## Data for processing
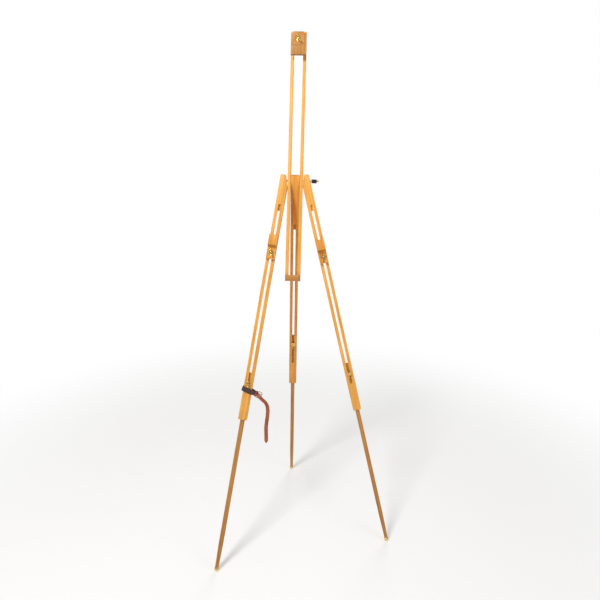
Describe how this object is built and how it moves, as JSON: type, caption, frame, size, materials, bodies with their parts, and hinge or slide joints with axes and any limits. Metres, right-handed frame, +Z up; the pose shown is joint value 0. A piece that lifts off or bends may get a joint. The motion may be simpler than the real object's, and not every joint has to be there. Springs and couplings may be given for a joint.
{
  "type": "tripod field easel",
  "caption": "Folding wooden tripod easel: slotted mast with sliding canvas clamp, slotted legs with sliding sticks, canvas rests, brass wing nuts and a leather carrying strap.",
  "frame": {"origin": "on the floor, at the middle of the rectangle that the feet span", "axes": "+Z up, the easel's front faces -Y, +X to the viewer's right"},
  "size_m": [0.6366, 0.6, 1.8258],
  "materials": {
    "oiled_beech": "oiled beech, satin, with fine straight grain and short dark flecks",
    "brass": "bright brass plating, lightly worn",
    "black_plastic": "moulded black plastic with flutes, semi-gloss",
    "leather": "dark reddish-brown strap leather with burnished edges"
  },
  "bodies": {
    "rod": {"cross_rod": "brass"},
    "knob": {"knob_grip": "black_plastic", "knob_insert": "brass"},
    "mast_carrier": {"mast_bushes": "brass"},
    "mast": {"left_upright": "oiled_beech", "right_upright": "oiled_beech", "crosspiece": "oiled_beech", "crosspiece_dowels": "oiled_beech", "top_spacer": "oiled_beech", "spacer_dowels": "oiled_beech"},
    "clamp": {"clamp_jaw": "oiled_beech", "clamp_back_plate": "oiled_beech", "clamp_bolt": "brass", "clamp_washer": "brass"},
    "clamp_nut": {"clamp_wing_nut": "brass"},
    "left_hip": {"left_leg_washer": "brass"},
    "left_leg": {"left_leg_board": "oiled_beech", "left_keeper": "oiled_beech", "strap": "leather", "strap_keeper": "leather", "buckle_frame": "brass", "buckle_prong": "brass", "strap_screw": "brass"},
    "left_stick": {"left_stick": "oiled_beech", "left_stick_bolt": "brass", "left_stick_washer": "brass", "left_foot": "brass"},
    "left_stick_nut": {"left_stick_wing_nut": "brass"},
    "left_rest": {"left_rest_block": "oiled_beech", "left_rest_bolt": "brass", "left_rest_washer": "brass"},
    "left_rest_nut": {"left_rest_wing_nut": "brass"},
    "right_hip": {"right_leg_washer": "brass"},
    "right_leg": {"right_leg_board": "oiled_beech", "right_keeper": "oiled_beech"},
    "right_stick": {"right_stick": "oiled_beech", "right_stick_bolt": "brass", "right_stick_washer": "brass", "right_foot": "brass"},
    "right_stick_nut": {"right_stick_wing_nut": "brass"},
    "right_rest": {"right_rest_block": "oiled_beech", "right_rest_bolt": "brass", "right_rest_washer": "brass"},
    "right_rest_nut": {"right_rest_wing_nut": "brass"},
    "rear_leg": {"rear_leg_board": "oiled_beech", "rear_keeper": "oiled_beech"},
    "rear_stick": {"rear_stick": "oiled_beech", "rear_stick_bolt": "brass", "rear_stick_washer": "brass", "rear_foot": "brass"},
    "rear_stick_nut": {"rear_stick_wing_nut": "brass"}
  },
  "joints": [
    {"name": "knob_spin", "type": "hinge", "parent": "rod", "child": "knob", "pos_m": [-0.00961, 0.06777, 1.326], "axis": [1, 0, 0], "continuous": true},
    {"name": "mast_tilt", "type": "hinge", "parent": "rod", "child": "mast_carrier", "pos_m": [-0.07161, 0.06777, 1.326], "axis": [1, 0, 0], "range_deg": [-75, 15]},
    {"name": "mast_slide", "type": "slide", "parent": "mast_carrier", "child": "mast", "axis": [0, 0.2368, 0.9715], "range_m": [-0.4, 0.29]},
    {"name": "clamp_slide", "type": "slide", "parent": "mast", "child": "clamp", "axis": [0, -0.2368, -0.9715], "range_m": [0, 0.4]},
    {"name": "clamp_nut_spin", "type": "hinge", "parent": "clamp", "child": "clamp_nut", "pos_m": [-0.07161, 0.13999, 1.79113], "axis": [0, -0.9715, 0.2368], "continuous": true},
    {"name": "left_leg_swing", "type": "hinge", "parent": "rod", "child": "left_hip", "pos_m": [-0.12141, 0.06777, 1.326], "axis": [1, 0, 0], "range_deg": [-15, 22]},
    {"name": "left_leg_splay", "type": "hinge", "parent": "left_hip", "child": "left_leg", "pos_m": [-0.09861, 0.06223, 1.30574], "axis": [0, 0.9646, -0.2639], "range_deg": [-8.1, 7.5]},
    {"name": "left_stick_slide", "type": "slide", "parent": "left_leg", "child": "left_stick", "axis": [0.1444, 0.2611, 0.9545], "range_m": [0, 0.36]},
    {"name": "left_stick_nut_spin", "type": "hinge", "parent": "left_stick", "child": "left_stick_nut", "pos_m": [-0.21482, -0.13501, 0.64161], "axis": [0, -0.9646, 0.2639], "continuous": true},
    {"name": "left_rest_slide", "type": "slide", "parent": "left_leg", "child": "left_rest", "axis": [0.1444, 0.2611, 0.9545], "range_m": [-0.3, 0.105]},
    {"name": "left_rest_nut_spin", "type": "hinge", "parent": "left_rest", "child": "left_rest_nut", "pos_m": [-0.14789, -0.02358, 1.08679], "axis": [0, -0.9646, 0.2639], "continuous": true},
    {"name": "right_leg_swing", "type": "hinge", "parent": "rod", "child": "right_hip", "pos_m": [-0.02181, 0.06777, 1.326], "axis": [1, 0, 0], "range_deg": [-15, 18]},
    {"name": "right_leg_splay", "type": "hinge", "parent": "right_hip", "child": "right_leg", "pos_m": [-0.04461, 0.06467, 1.30523], "axis": [0, -0.989, 0.1478], "range_deg": [-14.3, 1.3]},
    {"name": "right_stick_slide", "type": "slide", "parent": "right_leg", "child": "right_stick", "axis": [-0.2504, 0.1431, 0.9575], "range_m": [-0.03, 0.36]},
    {"name": "right_stick_nut_spin", "type": "hinge", "parent": "right_stick", "child": "right_stick_nut", "pos_m": [0.14244, -0.04822, 0.65134], "axis": [0, -0.989, 0.1478], "continuous": true},
    {"name": "right_rest_slide", "type": "slide", "parent": "right_leg", "child": "right_rest", "axis": [-0.2504, 0.1431, 0.9575], "range_m": [-0.3, 0.105]},
    {"name": "right_rest_nut_spin", "type": "hinge", "parent": "right_rest", "child": "right_rest_nut", "pos_m": [0.03313, 0.00437, 1.07087], "axis": [0, -0.989, 0.1478], "continuous": true},
    {"name": "rear_leg_swing", "type": "hinge", "parent": "rod", "child": "rear_leg", "pos_m": [-0.07161, 0.06777, 1.326], "axis": [1, 0, 0], "range_deg": [-23, 12]},
    {"name": "rear_stick_slide", "type": "slide", "parent": "rear_leg", "child": "rear_stick", "axis": [0, -0.1668, 0.986], "range_m": [-0.08, 0.44]},
    {"name": "rear_stick_nut_spin", "type": "hinge", "parent": "rear_stick", "child": "rear_stick_nut", "pos_m": [-0.07161, 0.16246, 0.67621], "axis": [0, -0.986, -0.1668], "continuous": true}
  ]
}
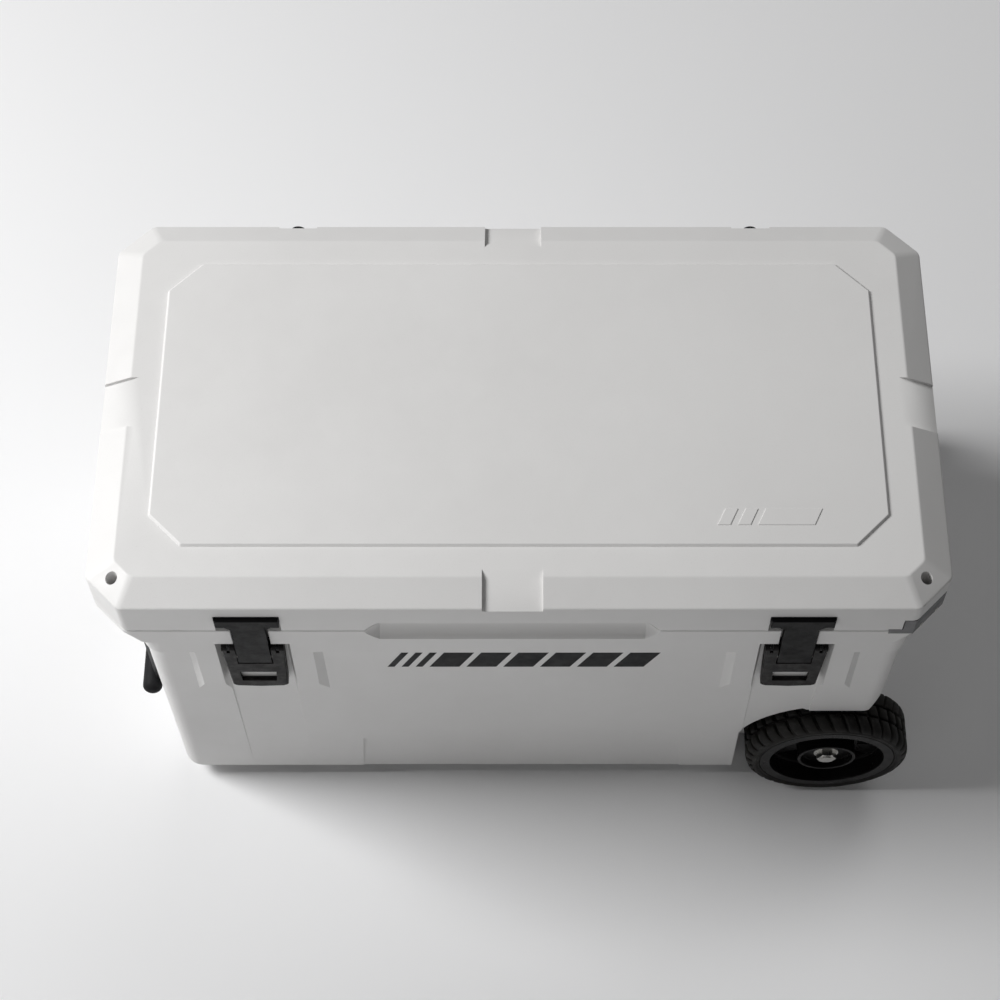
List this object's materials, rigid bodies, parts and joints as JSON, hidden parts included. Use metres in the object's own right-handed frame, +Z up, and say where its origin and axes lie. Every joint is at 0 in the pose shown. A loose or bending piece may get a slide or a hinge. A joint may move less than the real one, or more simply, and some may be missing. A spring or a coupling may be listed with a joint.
{
  "type": "wheeled hard cooler",
  "caption": "Hard-sided wheeled cooler: insulated tub and hinged lid, over-centre T-latches, treaded wheels on a through axle, and a swing-down tow handle.",
  "frame": {"origin": "on the floor under the middle of the lid's outline", "axes": "+X from the handle end towards the wheel end, -Y is the latched front, +Z up"},
  "size_m": [0.947, 0.53, 0.518],
  "materials": {
    "shell": "satin",
    "foam": "matte",
    "gasket": "matte",
    "latch_lever": "satin",
    "latch_hook": "satin",
    "hinge": "satin",
    "steel": "satin",
    "axle_steel": "satin",
    "tyre": "matte",
    "rim": "satin",
    "bush": "matte",
    "foot": "matte",
    "handle_frame": "satin",
    "grip": "matte",
    "lock_plate": "satin",
    "drain": "satin",
    "seal": "matte"
  },
  "bodies": {
    "tub": {"tub_shell": "shell", "tub_liner": "shell", "tub_foam": "foam", "rubber_feet": "foot", "foot_screws": "steel", "axle": "steel", "axle_sleeve": "axle_steel", "axle_washers": "steel", "axle_nuts": "steel", "axle_plates": "axle_steel", "axle_plate_screws": "steel", "axle_spacers": "bush", "handle_bracket_front": "handle_frame", "handle_bracket_rear": "handle_frame", "handle_bracket_screws": "steel", "handle_bolts": "steel", "latch_bracket_left": "hinge", "latch_bracket_right": "hinge", "latch_bracket_screws": "steel", "hinge_leaf_tub_left": "hinge", "hinge_leaf_tub_right": "hinge", "hinge_screws_tub": "steel", "corner_plate": "lock_plate", "corner_plate_screws": "steel", "drain_fitting": "drain"},
    "lid": {"lid_shell": "shell", "lid_foam": "foam", "lid_gasket": "gasket", "hinge_leaf_lid_left": "hinge", "hinge_leaf_lid_right": "hinge", "hinge_pin_left": "steel", "hinge_pin_right": "steel", "hinge_screws_lid": "steel"},
    "latch_lever_left": {"latch_lever_left": "latch_lever", "lever_pins_left": "steel", "hook_pin_left": "steel"},
    "latch_hook_left": {"latch_hook_left": "latch_hook"},
    "latch_lever_right": {"latch_lever_right": "latch_lever", "lever_pins_right": "steel", "hook_pin_right": "steel"},
    "latch_hook_right": {"latch_hook_right": "latch_hook"},
    "wheel_front": {"wheel_tyre_front": "tyre", "wheel_rim_front": "rim", "wheel_bushes_front": "bush"},
    "wheel_rear": {"wheel_tyre_rear": "tyre", "wheel_rim_rear": "rim", "wheel_bushes_rear": "bush"},
    "tow_handle": {"handle_frame": "handle_frame", "handle_grip": "grip"},
    "drain_plug": {"drain_plug": "drain", "drain_plug_seal": "seal"}
  },
  "joints": [
    {"name": "lid_hinge", "type": "hinge", "parent": "tub", "child": "lid", "pos_m": [0, 0.252, 0.445], "axis": [-1, 0, 0], "range_deg": [0, 95]},
    {"name": "latch_left", "type": "hinge", "parent": "tub", "child": "latch_lever_left", "pos_m": [-0.296, -0.25, 0.4025], "axis": [-1, 0, 0], "range_deg": [0, 120]},
    {"name": "hook_left", "type": "hinge", "parent": "latch_lever_left", "child": "latch_hook_left", "pos_m": [-0.296, -0.2515, 0.3815], "axis": [-1, 0, 0], "range_deg": [-120, 0]},
    {"name": "latch_right", "type": "hinge", "parent": "tub", "child": "latch_lever_right", "pos_m": [0.3086, -0.25, 0.4025], "axis": [-1, 0, 0], "range_deg": [0, 120]},
    {"name": "hook_right", "type": "hinge", "parent": "latch_lever_right", "child": "latch_hook_right", "pos_m": [0.3086, -0.2515, 0.3815], "axis": [-1, 0, 0], "range_deg": [-120, 0]},
    {"name": "wheel_spin_front", "type": "hinge", "parent": "tub", "child": "wheel_front", "pos_m": [0.378, -0.234, 0.099], "axis": [0, 1, 0], "continuous": true},
    {"name": "wheel_spin_rear", "type": "hinge", "parent": "tub", "child": "wheel_rear", "pos_m": [0.378, 0.234, 0.099], "axis": [0, 1, 0], "continuous": true},
    {"name": "tow_handle_swing", "type": "hinge", "parent": "tub", "child": "tow_handle", "pos_m": [-0.434, 0, 0.392], "axis": [0, 1, 0], "range_deg": [0, 105]},
    {"name": "drain_plug_pull", "type": "slide", "parent": "tub", "child": "drain_plug", "axis": [-1, 0, 0], "range_m": [0, 0.036]}
  ],
  "couplings": [
    {"joint": "hook_left", "follows": "latch_left", "ratio": -1},
    {"joint": "hook_right", "follows": "latch_right", "ratio": -1}
  ]
}
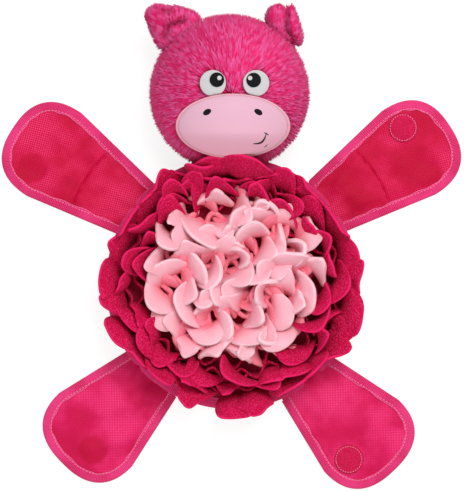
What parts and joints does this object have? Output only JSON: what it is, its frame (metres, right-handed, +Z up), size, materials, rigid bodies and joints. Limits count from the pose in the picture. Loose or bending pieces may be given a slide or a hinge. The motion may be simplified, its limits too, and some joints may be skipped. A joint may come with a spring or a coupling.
{
  "type": "plush snuffle toy",
  "caption": "Pink plush snuffle toy with a stuffed pig head, a round mat of fleece ruffles for hiding treats and flat nylon limbs that fold up over them.",
  "frame": {"origin": "centre of the mat's flat underside, on the surface that the toy lies on", "axes": "+Z up out of the ruffles and the face, +Y from the mat to the head, +X to the viewer's right looking down on the face"},
  "size_m": [0.4595, 0.4867, 0.1159],
  "materials": {
    "mat_nylon": "matte",
    "limb_nylon": "matte",
    "tape": "matte",
    "light_fleece": "matte",
    "deep_fleece": "matte",
    "pink_pile": "matte",
    "velboa": "matte",
    "white_felt": "matte",
    "black_felt": "matte",
    "black_thread": "satin",
    "hook_and_loop": "matte",
    "padding": "matte",
    "fibre_fill": "matte",
    "squeaker_plastic": "satin"
  },
  "bodies": {
    "mat": {"mat_backing": "mat_nylon", "mat_padding": "padding", "mat_top": "mat_nylon", "mat_binding": "tape", "arm_tab_left": "limb_nylon", "arm_tab_right": "limb_nylon", "leg_tab_left": "limb_nylon", "leg_tab_right": "limb_nylon", "neck_tab": "limb_nylon", "ruffle_centre": "light_fleece", "ruffle_inner": "light_fleece", "ruffle_middle": "light_fleece", "ruffle_light_edge": "light_fleece", "ruffle_outer": "deep_fleece", "ruffle_rim": "deep_fleece"},
    "head": {"head_plush": "pink_pile", "head_stuffing_back": "fibre_fill", "head_stuffing_front": "fibre_fill", "squeaker": "squeaker_plastic", "neck": "pink_pile", "ear_left": "pink_pile", "ear_right": "pink_pile", "muzzle": "velboa", "nostril_left": "black_thread", "nostril_right": "black_thread", "smile": "black_thread", "eye_white_left": "white_felt", "eye_white_right": "white_felt", "pupil_left": "black_felt", "pupil_right": "black_felt", "glint_left": "white_felt", "glint_right": "white_felt"},
    "arm_upper_left": {"arm_upper_back_left": "limb_nylon", "arm_upper_front_left": "limb_nylon", "arm_upper_tape_a_left": "tape", "arm_upper_tape_b_left": "tape"},
    "arm_outer_left": {"arm_outer_back_left": "limb_nylon", "arm_outer_front_left": "limb_nylon", "arm_outer_tape_left": "tape", "arm_fastener_left": "hook_and_loop"},
    "leg_left": {"leg_back_left": "limb_nylon", "leg_front_left": "limb_nylon", "leg_tape_left": "tape", "leg_fastener_left": "hook_and_loop"},
    "arm_upper_right": {"arm_upper_back_right": "limb_nylon", "arm_upper_front_right": "limb_nylon", "arm_upper_tape_a_right": "tape", "arm_upper_tape_b_right": "tape"},
    "arm_outer_right": {"arm_outer_back_right": "limb_nylon", "arm_outer_front_right": "limb_nylon", "arm_outer_tape_right": "tape", "arm_fastener_right": "hook_and_loop"},
    "leg_right": {"leg_back_right": "limb_nylon", "leg_front_right": "limb_nylon", "leg_tape_right": "tape", "leg_fastener_right": "hook_and_loop"}
  },
  "joints": [
    {"name": "shoulder_left", "type": "hinge", "parent": "mat", "child": "arm_upper_left", "pos_m": [-0.10427, 0.07981, 0.00425], "axis": [0.5519, 0.8339, 0], "range_deg": [0, 90]},
    {"name": "elbow_left", "type": "hinge", "parent": "arm_upper_left", "child": "arm_outer_left", "pos_m": [-0.1443, 0.1063, 0.00425], "axis": [0.5519, 0.8339, 0], "range_deg": [0, 90]},
    {"name": "hip_left", "type": "hinge", "parent": "mat", "child": "leg_left", "pos_m": [-0.08713, -0.09824, 0.00425], "axis": [-0.7009, 0.7133, 0], "range_deg": [0, 90]},
    {"name": "shoulder_right", "type": "hinge", "parent": "mat", "child": "arm_upper_right", "pos_m": [0.10279, 0.08225, 0.00425], "axis": [0.5446, -0.8387, 0], "range_deg": [0, 90]},
    {"name": "elbow_right", "type": "hinge", "parent": "arm_upper_right", "child": "arm_outer_right", "pos_m": [0.14304, 0.10839, 0.00425], "axis": [0.5446, -0.8387, 0], "range_deg": [0, 90]},
    {"name": "hip_right", "type": "hinge", "parent": "mat", "child": "leg_right", "pos_m": [0.08165, -0.10326, 0.00425], "axis": [-0.7193, -0.6947, 0], "range_deg": [0, 90]},
    {"name": "neck_nod", "type": "hinge", "parent": "mat", "child": "head", "pos_m": [-0.0025, 0.131, 0.00425], "axis": [1, 0, 0], "range_deg": [0, 15]}
  ]
}
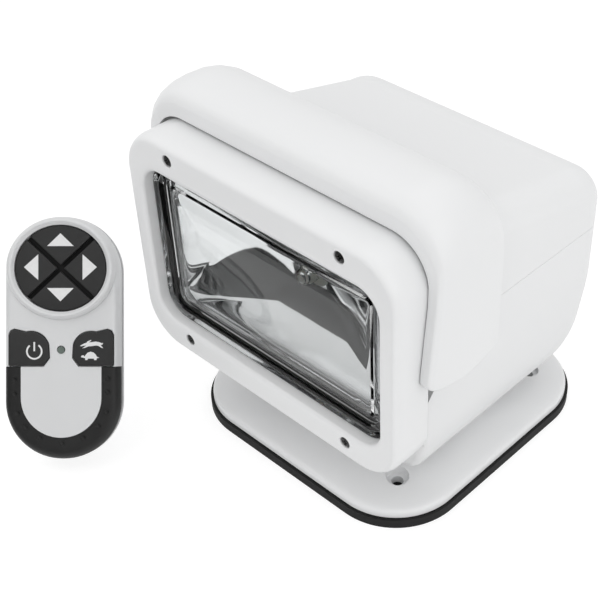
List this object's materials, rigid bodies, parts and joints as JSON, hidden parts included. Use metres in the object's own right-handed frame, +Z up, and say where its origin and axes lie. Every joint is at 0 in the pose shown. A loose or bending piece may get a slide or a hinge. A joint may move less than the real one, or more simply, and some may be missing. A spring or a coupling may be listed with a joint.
{
  "type": "marine searchlight",
  "caption": "Deck-mounted searchlight whose lamp pans on a square foot and tilts under a hood, with a wireless keypad handset standing beside it.",
  "frame": {"origin": "middle of the gasket's underside, where the light meets the deck", "axes": "+Z up from the deck, -Y the way the lamp faces at rest, +X to the side that the picture shows"},
  "size_m": [0.2302, 0.2314, 0.1805],
  "materials": {
    "white_housing": "moulded, UV-stable, semi-gloss",
    "black_rubber": "matt",
    "grey_plastic": "moulded",
    "silver_plastic": "fine satin paint",
    "key_rubber": "matt moulded keys",
    "clear_glass": "clear, stepped rim",
    "bright_reflector": "vacuum-metallised mirror",
    "steel": "bright zinc plate",
    "brass": "machined",
    "nylon": "natural",
    "board_green": "circuit board with parts",
    "led_lens": "tinted clear"
  },
  "bodies": {
    "base": {"base_gasket": "black_rubber", "base_housing": "white_housing", "cable_grommet": "black_rubber", "pan_washer": "nylon", "pan_gear": "brass", "spindle_clip": "steel"},
    "pan_body": {"pan_chassis": "white_housing", "rear_cover": "white_housing", "pan_motor": "steel", "pan_motor_bracket": "steel", "tilt_motor": "steel", "tilt_motor_bracket": "steel", "tilt_bush_left": "nylon", "tilt_bush_right": "nylon", "receiver_board": "board_green"},
    "pan_pinion_body": {"pan_pinion": "brass"},
    "tilt_pinion_body": {"tilt_pinion": "brass"},
    "head": {"hood": "white_housing", "bezel": "white_housing", "lens_seal": "black_rubber", "lens": "clear_glass", "reflector": "bright_reflector", "lamp_housing": "grey_plastic", "bulb": "clear_glass", "bulb_socket": "nylon", "tilt_arm_left": "steel", "tilt_arm_right": "steel", "tilt_shaft": "steel", "tilt_gear": "brass", "bezel_screw_top_left": "steel", "bezel_screw_top_right": "steel", "bezel_screw_low_left": "steel", "bezel_screw_low_right": "steel"},
    "handset": {"handset_front": "silver_plastic", "handset_back": "silver_plastic", "handset_ring": "silver_plastic", "handset_grip": "black_rubber", "handset_led": "led_lens", "keypad_board": "board_green", "battery_cell": "steel"},
    "key_up_body": {"key_up": "key_rubber"},
    "key_down_body": {"key_down": "key_rubber"},
    "key_left_body": {"key_left": "key_rubber"},
    "key_right_body": {"key_right": "key_rubber"},
    "key_power_body": {"key_power": "key_rubber"},
    "key_speed_body": {"key_speed": "key_rubber"}
  },
  "joints": [
    {"name": "pan", "type": "hinge", "parent": "base", "child": "pan_body", "pos_m": [0, 0, 0.0213], "axis": [0, 0, 1], "range_deg": [-185, 185]},
    {"name": "tilt", "type": "hinge", "parent": "pan_body", "child": "head", "pos_m": [0, -0.008, 0.088], "axis": [-1, 0, 0], "range_deg": [-6, 17]},
    {"name": "pan_pinion_spin", "type": "hinge", "parent": "pan_body", "child": "pan_pinion_body", "pos_m": [-0.032, 0, 0.0276], "axis": [0, 0, 1], "range_deg": [-802, 802]},
    {"name": "tilt_pinion_spin", "type": "hinge", "parent": "pan_body", "child": "tilt_pinion_body", "pos_m": [0.0295, 0.022, 0.088], "axis": [-1, 0, 0], "range_deg": [-70, 25]},
    {"name": "handset_lift", "type": "slide", "parent": "base", "child": "handset", "axis": [0, 0, 1], "range_m": [0, 0.15]},
    {"name": "key_up_press", "type": "slide", "parent": "handset", "child": "key_up_body", "axis": [-0.5242, 0.5781, -0.6252], "range_m": [0, 0.0007], "stiffness_N_per_m": 300, "springref_m": -0.0003},
    {"name": "key_down_press", "type": "slide", "parent": "handset", "child": "key_down_body", "axis": [-0.5242, 0.5781, -0.6252], "range_m": [0, 0.0007], "stiffness_N_per_m": 300, "springref_m": -0.0003},
    {"name": "key_left_press", "type": "slide", "parent": "handset", "child": "key_left_body", "axis": [-0.5242, 0.5781, -0.6252], "range_m": [0, 0.0007], "stiffness_N_per_m": 300, "springref_m": -0.0003},
    {"name": "key_right_press", "type": "slide", "parent": "handset", "child": "key_right_body", "axis": [-0.5242, 0.5781, -0.6252], "range_m": [0, 0.0007], "stiffness_N_per_m": 300, "springref_m": -0.0003},
    {"name": "key_power_press", "type": "slide", "parent": "handset", "child": "key_power_body", "axis": [-0.5242, 0.5781, -0.6252], "range_m": [0, 0.0007], "stiffness_N_per_m": 300, "springref_m": -0.0003},
    {"name": "key_speed_press", "type": "slide", "parent": "handset", "child": "key_speed_body", "axis": [-0.5242, 0.5781, -0.6252], "range_m": [0, 0.0007], "stiffness_N_per_m": 300, "springref_m": -0.0003}
  ],
  "couplings": [
    {"joint": "pan_pinion_spin", "follows": "pan", "ratio": 4.3333},
    {"joint": "tilt_pinion_spin", "follows": "tilt", "ratio": -4}
  ]
}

## Short exercise
Pull out each line holding the string "from".

## Final result
  "frame": {"origin": "on the floor under the middle of the lid's outline", "axes": "+X from the handle end towards the wheel end, -Y is the latched front, +Z up"},
What parts and joints does this object have? Output only JSON: what it is, its frame (metres, right-handed, +Z up), size, materials, rigid bodies and joints. Limits count from the pose in the picture. Loose or bending pieces may be given a slide or a hinge. The motion may be simplified, its limits too, and some joints may be skipped. A joint may come with a spring or a coupling.
  "frame": {"origin": "centre of the mat's flat underside, on the surface that the toy lies on", "axes": "+Z up out of the ruffles and the face, +Y from the mat to the head, +X to the viewer's right looking down on the face"},
  "frame": {"origin": "middle of the gasket's underside, where the light meets the deck", "axes": "+Z up from the deck, -Y the way the lamp faces at rest, +X to the side that the picture shows"},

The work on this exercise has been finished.